Last Sunday around 11:00 p.m., a 27-year-old woman was attacked with a metal hacksaw. She was grabbed from behind and forcefully dragged backwards near Brock Ave. “You are coming with me,” her attacker said. “You are going to die.”

The scream that followed was described as “bloodcurdling.” Fortunately, two quick-thinking men driving by heard the panic in the woman’s voice and jumped out of their truck to help her. With the hacksaw left behind on the road, the attacker ran away into the dark. Since then, the city has been left with the reality that a man who threatened to kill a woman with a fine toothed saw could now be hiding somewhere in the the west end. And there’s not a whole lot we can do about it.

What makes this incident stand out from the hundreds of daily calls of reported violence to the Toronto police is the attacker’s choice of weapon. For many, a hacksaw is reminiscent of Hollywood horror films. The sharp brittle edges and potential for visceral injury are real, there is an unpredictability to it.

While the details of the hacksaw incident are shared amongst friends, women in Toronto are left in a state of shock. The perceived safety of the neighbourhood has changed. The quiet strip of Little Portugal is now stained by the ‘hacksaw incident’. It’s a frank reminder that women are “easy targets” to street violence. But does this mean we should be forever fearful? Paranoid to walk alone past 5 p.m. in the freezing dark? Second-guessing the decision to walk instead of cab a few blocks because it’s cheaper?
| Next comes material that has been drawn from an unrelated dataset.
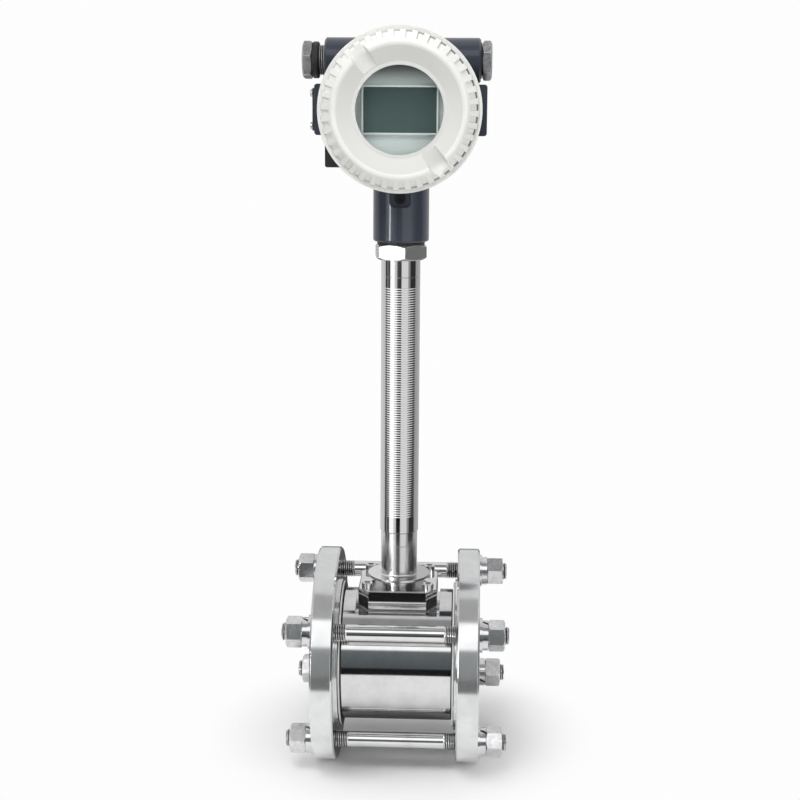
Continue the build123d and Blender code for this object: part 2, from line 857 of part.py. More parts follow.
terminal_screw_row = terminal_h / 2 - terminal_step_h / 2
terminal_wire_row = -terminal_step_h / 2
terminal_front = rear_wall + terminal_t
terminal_step = rear_wall + terminal_step_t

with BuildPart() as terminal_block:
    with BuildSketch(rear_face.offset(rear_wall)):
        Rectangle(terminal_w, terminal_h)
    extrude(amount=terminal_t)
    with BuildSketch(rear_face.offset(terminal_front)):
        with Locations((0, terminal_screw_row)):
            Rectangle(terminal_w, terminal_step_h)
    extrude(amount=terminal_step_t - terminal_t, mode=Mode.SUBTRACT)
    with BuildSketch(rear_face.offset(terminal_front)):
        with Locations((0, terminal_wire_row)):
            with GridLocations(terminal_pitch, 1, terminal_ways, 1):
                Circle(terminal_wire_d / 2)
    extrude(amount=-terminal_wire_depth, mode=Mode.SUBTRACT)
terminal_block.part.label = "terminal_block"

with BuildPart() as terminal_screws:
    with BuildSketch(rear_face.offset(terminal_step)):
        with Locations((0, terminal_screw_row)):
            with GridLocations(terminal_pitch, 1, terminal_ways, 1):
                Circle(terminal_screw_d / 2)
    extrude(amount=terminal_screw_h)
    with BuildSketch(rear_face.offset(terminal_step + terminal_screw_h)):
        with Locations((0, terminal_screw_row)):
            with GridLocations(terminal_pitch, 1, terminal_ways, 1):
                Rectangle(terminal_screw_slot, terminal_screw_d)
    extrude(amount=-terminal_screw_h / 2, mode=Mode.SUBTRACT)
terminal_screws.part.label = "terminal_screws"

# Cut between two teeth, sunk square to the rim's cone, standing on the origin

tooth_slope = sqrt(((tooth_d - tooth_top_d) / 2) ** 2 + tooth_rise**2)
cone_out = tooth_rise / tooth_slope
cone_up = (tooth_d - tooth_top_d) / 2 / tooth_slope
gap_top_r = tooth_d / 2 - tooth_gap_part * (tooth_d - tooth_top_d) / 2
gap_top_h = tooth_base + tooth_gap_part * tooth_rise

with BuildPart() as tooth_gap:
    with BuildSketch(Plane.XZ):
        with BuildLine():
            Polyline(
                (tooth_d / 2 - tooth_gap_depth / cone_out, tooth_base),
                (gap_top_r - tooth_gap_depth * cone_out, gap_top_h - tooth_gap_depth * cone_up),
                (gap_top_r + tooth_gap_depth * cone_out, gap_top_h + tooth_gap_depth * cone_up),
                (rim_d / 2, gap_top_h),
                (rim_d / 2, tooth_base),
                close=True,
            )
        make_face()
    revolve(axis=Axis.Z, revolution_arc=tooth_gap_arc)


# Bar slot across a cover, flat floored with sloping sides, its floor standing on the origin

slot_depth = bowl_depth - slot_lift
slot_above = slot_depth + crown_bulge
slot_spread = slot_slope * slot_above / slot_depth

with BuildPart() as bar_slot:
    with BuildSketch(Plane.YZ):
        with BuildLine():
            Polyline(
                (-slot_w / 2 + slot_slope, 0),
                (slot_w / 2 - slot_slope, 0),
                (slot_w / 2 - slot_slope + slot_spread, slot_above),
                (slot_slope - slot_spread - slot_w / 2, slot_above),
                close=True,
            )
        make_face()
        fillet(vertices().group_by(Axis.Y)[0], slot_corner)
    extrude(amount=rim_d / 2, both=True)


def draw_cover(inside):
    """Section of a cover: its rim and crown, then the given points back to its thread."""
    crown_start = (tooth_top_d / 2, tooth_top)
    crown_end = (bowl_d / 2, crown_top)
    crown_middle = (tooth_top_d / 4 + bowl_d / 4 + crown_bulge, tooth_top / 2 + crown_top / 2 + crown_bulge)
    with BuildLine() as section:
        Polyline(
            (spigot_r, spigot_end),
            (spigot_r, seal_pocket_top),
            (seal_pocket_r, seal_pocket_top),
            (seal_pocket_r, rim_base),
            (rim_d / 2, rim_base),
            (rim_d / 2, groove_base),
            (groove_d / 2, groove_base),
            (groove_d / 2, tooth_base),
            (tooth_d / 2, tooth_base),
            crown_start,
        )
        ThreePointArc(crown_start, crown_middle, crown_end)
        Polyline(crown_end, (bowl_floor_d / 2, bowl_floor), *inside, (spigot_r, spigot_end))
    make_face(section.edges())


def cut_grip(floor_height):
    """Cut the gaps between the teeth, and the two bar slots, in the current cover."""
    with PolarLocations(0, teeth):
        add(tooth_gap.part, mode=Mode.SUBTRACT)
    with Locations(Location((0, 0, floor_height), (0, 0, slot_angle))):
        add(bar_slot.part, mode=Mode.SUBTRACT)


slot_floor = bowl_floor + slot_lift
glass_seat_r = glass_d / 2 + fit_gap

# Front cover with the window opening and the seat for the glass

with BuildPart(front_face) as front_cover:
    with BuildSketch(front_section):
        draw_cover(
            [
                (window_d / 2, bowl_floor),
                (window_d / 2, glass_front),
                (glass_seat_r, glass_front),
                (glass_seat_r, ring_back),
                (holder_r, ring_back),
                (spigot_inner_r, ring_back + holder_slope),
                (spigot_inner_r, spigot_end),
            ]
        )
    revolve(axis=head_axis)
    cut_grip(slot_floor)
front_cover.part.label = "front_cover"

with BuildPart() as window_glass:
    with BuildSketch(front_face.offset(glass_back)):
        Circle(glass_d / 2)
    extrude(amount=glass_t)
window_glass.part.label = "window_glass"

with BuildPart() as glass_ring:
    with BuildSketch(front_face.offset(ring_back)):
        Circle(glass_d / 2)
        Circle(glass_ring_d / 2, mode=Mode.SUBTRACT)
    extrude(amount=glass_ring_t)
    with BuildSketch(front_face.offset(ring_back)):
        with PolarLocations((glass_d + glass_ring_d) / 4, 2):
            Circle(spanner_hole_d / 2)
    extrude(amount=spanner_hole_depth, mode=Mode.SUBTRACT)
glass_ring.part.label = "glass_ring"

# Rear cover, closed, with the same rim

with BuildPart(rear_face) as rear_cover:
    with BuildSketch(rear_section):
        draw_cover(
            [
                (0, bowl_floor),
                (0, bowl_floor - cover_back_t),
                (holder_r, bowl_floor - cover_back_t),
                (spigot_inner_r, bowl_floor - cover_back_t - holder_slope),
                (spigot_inner_r, spigot_end),
            ]
        )
    revolve(axis=head_axis)
    cut_grip(slot_floor)
rear_cover.part.label = "rear_cover"

# Ring seals between the covers and the housing


def draw_seal_ring():
    """Rounded section of a cover's ring seal."""
    with Locations((seal_ring_r + seal_ring_w / 2, rim_base + seal_ring_t / 2)):
        RectangleRounded(seal_ring_w, seal_ring_t, seal_ring_t / 3)


with BuildPart() as front_seal:
    with BuildSketch(front_section):
        draw_seal_ring()
    revolve(axis=head_axis)
front_seal.part.label = "front_seal"

with BuildPart() as rear_seal:
    with BuildSketch(rear_section):
        draw_seal_ring()
    revolve(axis=head_axis)
rear_seal.part.label = "rear_seal"

# Blanking plugs in the cable entries, each with a rubber seal under its head


def shape_plug(side, out, turn):
    """Hexagon plug with a hollow threaded spigot, in the current part."""
    head_start = plug_head_start + out
    with BuildSketch(entry_face(side, head_start)) as hexagon:
        RegularPolygon(plug_af / 2, 6, major_radius=False, rotation=turn)
    extrude(hexagon.sketch, amount=plug_head)
    trim_hexagon(entry_section(side), plug_af, head_start, head_start + plug_head)
    with BuildSketch(entry_face(side, plug_end + out)) as spigot:
        Circle(entry_thread_d / 2)
    extrude(spigot.sketch, amount=plug_thread_len)
    with BuildSketch(entry_face(side, plug_end + out)) as core:
        Circle(plug_core_d / 2)
    extrude(core.sketch, amount=plug_core_depth, mode=Mode.SUBTRACT)


def shape_plug_seal(side, out):
    """Rubber ring under a plug's head, rounded outside, in the current part."""
    with BuildSketch(entry_face(side, plug_seal_start + out)) as section:
        Circle(plug_seal_od / 2)
        Circle(entry_thread_d / 2 + slide_gap, mode=Mode.SUBTRACT)
    ring = extrude(section.sketch, amount=plug_seal_t)
    fillet(round_edges(ring, plug_seal_od / 2), plug_seal_edge)


with BuildPart() as left_plug:
    shape_plug(-1, left_plug_out, left_plug_turn)
left_plug.part.label = "left_plug"

with BuildPart() as right_plug:
    shape_plug(1, right_plug_out, right_plug_turn)
right_plug.part.label = "right_plug"

with BuildPart() as left_plug_seal:
    shape_plug_seal(-1, left_plug_out)
left_plug_seal.part.label = "left_plug_seal"

with BuildPart() as right_plug_seal:
    shape_plug_seal(1, right_plug_out)
right_plug_seal.part.label = "right_plug_seal"

# One STEP file for each node

nodes = [
    inlet_flange,
    outlet_flange,
    inlet_gasket,
    outlet_gasket,
    meter_body,
    bluff_body,
    sensor_probe,
    bonnet_block,
    bonnet_screws,
    stem,
    lock_nut,
    neck_seal,
    tie_studs,
    flat_washers,
    spring_washers,
    stud_nuts,
    housing,
    lock_screw,
    side_plate,
    side_plate_screws,
    tag_plate,
    tag_screw,
    display_module,
    display_plate,
    lcd_panel,
    lcd_bezel,
    terminal_block,
    terminal_screws,
    front_cover,
    window_glass,
    glass_ring,
    front_seal,
    rear_cover,
    rear_seal,
    left_plug,
    left_plug_seal,
    right_plug,
    right_plug_seal,
]

os.makedirs("parts", exist_ok=True)
for node in nodes:
    export_step(node.part, "parts/" + node.part.label + ".step")
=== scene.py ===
from math import cos, pi, radians, sin

import bpy
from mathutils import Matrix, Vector


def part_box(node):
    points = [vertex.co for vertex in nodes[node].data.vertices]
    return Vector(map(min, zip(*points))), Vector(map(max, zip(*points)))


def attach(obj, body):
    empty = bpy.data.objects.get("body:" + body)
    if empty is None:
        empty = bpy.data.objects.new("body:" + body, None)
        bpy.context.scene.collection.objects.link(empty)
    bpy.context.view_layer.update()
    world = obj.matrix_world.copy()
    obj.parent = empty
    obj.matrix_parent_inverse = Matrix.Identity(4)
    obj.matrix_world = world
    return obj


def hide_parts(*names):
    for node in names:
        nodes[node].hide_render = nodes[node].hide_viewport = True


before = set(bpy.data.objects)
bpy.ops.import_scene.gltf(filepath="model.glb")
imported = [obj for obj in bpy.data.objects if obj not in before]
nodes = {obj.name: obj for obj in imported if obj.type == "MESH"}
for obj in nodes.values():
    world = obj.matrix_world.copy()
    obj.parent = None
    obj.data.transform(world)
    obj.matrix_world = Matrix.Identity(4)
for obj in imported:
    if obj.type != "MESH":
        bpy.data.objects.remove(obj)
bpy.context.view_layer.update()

# Vortex flow meter between two plate flanges: camera, studio, materials and fine detail

# Lengths are metres in the part's frame, where the pipe runs along X and the stem along Z
MM = 0.001

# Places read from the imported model

body_low, body_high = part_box("meter_body")
flange_low, flange_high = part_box("inlet_flange")
stem_low, stem_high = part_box("stem")
cover_low, cover_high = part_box("front_cover")
block_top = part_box("bonnet_block")[1].z
lock_nut_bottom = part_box("lock_nut")[0].z
housing_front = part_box("housing")[0].y
mid_x = (body_low.x + body_high.x) / 2
floor_z = flange_low.z
head_z = (cover_low.z + cover_high.z) / 2

# Camera

camera_place = (129.6 * MM, -1349.4 * MM, 507.7 * MM)
camera_tilt = radians(78.77)
camera_roll = radians(-0.35)
camera_turn = radians(2.43)
camera_lens = 68.93
camera_sensor = 36.0


def build_camera():
    optics = bpy.data.cameras.new("camera")
    optics.lens = camera_lens
    optics.sensor_width = camera_sensor
    camera = bpy.data.objects.new("camera", optics)
    camera.location = camera_place
    camera.rotation_euler = (camera_tilt, camera_roll, camera_turn)
    bpy.context.scene.collection.objects.link(camera)
    bpy.context.scene.camera = camera
    bpy.context.scene.view_settings.view_transform = "Standard"


build_camera()

# Node helpers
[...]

In North America, our street safety is driven by prescriptive ‘words of wisdom’ – stay inside after dark, don’t walk alone, let everyone know where you are at all times. But let’s not become prisoners to these infantilizing restrictions. Use the place (Little Portugal) and time (11:00 p.m.) of the incident to contain the fear into facts and learn basic self-preservation. Here are a few to start:

  • Elbows are the strongest part of the body. They are the secret weapons that will hurt an attacker if used forcefully when grabbed from behind.
  • Poke your attacker in the eyes. If you can limit their vision, you’ll have a better opportunity to run away or escape their grip.
  • Keep your wits and be mindful of the time and where you’re walking.
  • If you’re being attacked, scream like you’ve never screamed before. Trust that someone somewhere will hear it and run to help you.

We will not be restricted. We will not be easy targets. Toronto, we are not afraid.